Virginia’s Highway Department bought the system in 1945 and a decade later, when Virginia was preparing for the 350th anniversary of the settlement of Jamestown, the state moved the ferry dock upriver to its current location near Glasshouse Point.
That’s when the talk of a bridge to replace boats really began to take root. The ferry dock built by the state was pointed straight across the river to the tip of Swan’s Point, which bridge supporters always thought was the only logical place to construct a bridge.

You might say 1974 was a Red Letter year for the ferry system. The Highway Department, which was renamed the Virginia Department of Transportation that year, was increasingly convinced that the ferry system should be replaced by a bridge, and state officials were beginning to plan for what was thought at that time to be inevitable. Not everyone agreed. Franz Vonschilling, who owned Mount Pleasant, located just west of Swan’s Point and, more strategically, the 130-acre tip of Swan’s Point, known as Black Duck Gut.

Vonschilling did not want to see a bridge and the growth it would likely bring. Nor did the U.S. Interior Department, which owns Jamestown Island and takes seriously the island’s viewshed.

Vonschilling offered to donate Black Duck Gut to the Interior Department under the condition that no bridge be built there. In July 1974, the federal agency accepted the gift along with a permanent scenic easement that Vonschilling placed on Mount Pleasant.

VDOT said it would continue to study construction of a crossing, but that door had been slammed shut and, in 1979, VDOT unveiled a feasibility study that determined a bridge was not economically feasible. The same year, the state purchased a new 50-car ferry named the Surry. It was the first time Virginia had purchased a new boat for the ferry run and that purchase amounted to a declaration that the ferry system would not be replaced with a bridge.

History in names

The first ferry on the Jamestown crossing was, appropriately, the John Smith. Capt. Jester continued his nod to local history when he purchased a second boat and named it the Pocahontas. That tradition seems to have ended when he added the Miss Carolina to the fleet, but after Virginia took over the system, it operated with ferries named the Jamestown, Virginia and York.

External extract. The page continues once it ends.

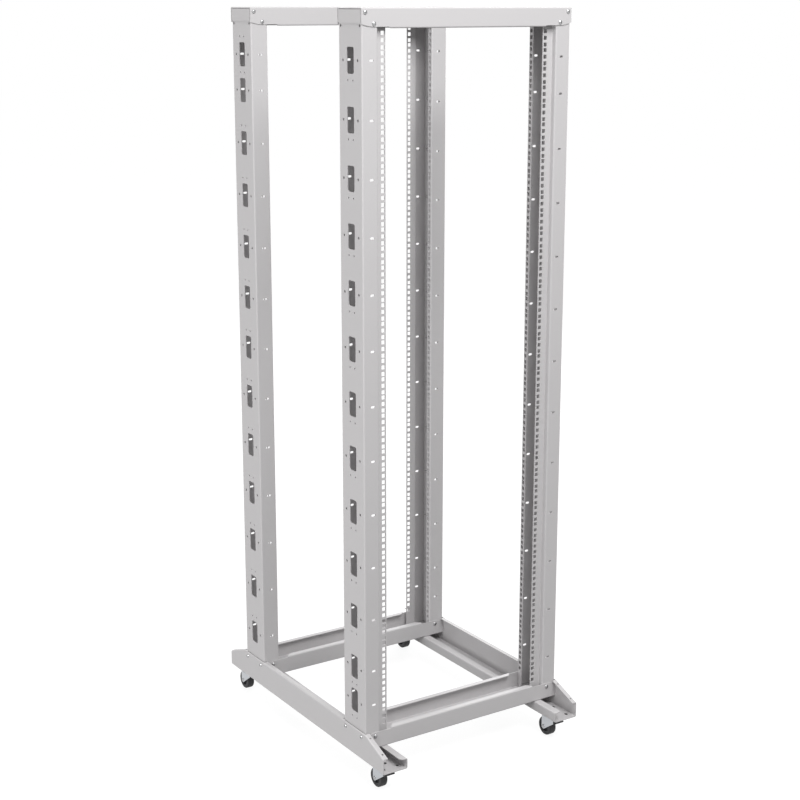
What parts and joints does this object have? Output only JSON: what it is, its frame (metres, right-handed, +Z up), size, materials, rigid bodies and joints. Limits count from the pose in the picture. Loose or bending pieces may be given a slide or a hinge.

The queen of the fleet for many years was Yankee retread. Its name, the Ocean City, was not changed when it was added to the Jamestown fleet.

As the ferry service has been modernized, VDOT has consistently honored the local history angle. Joining the Surry in 1983 was the Williamsburg, and in 1995 the Pocahontas (the original Pocahontas had long since retired). Now, Powhatan will ply the James.

Meanwhile, the Surry Historical Society has reconstructed the wheelhouse and upper deck area of the original John Smith. It’s on display in Surry next to the society’s headquarters.

It’s good that the ferry system’s rich history is being preserved. There are, no doubt, additional chapters to be written.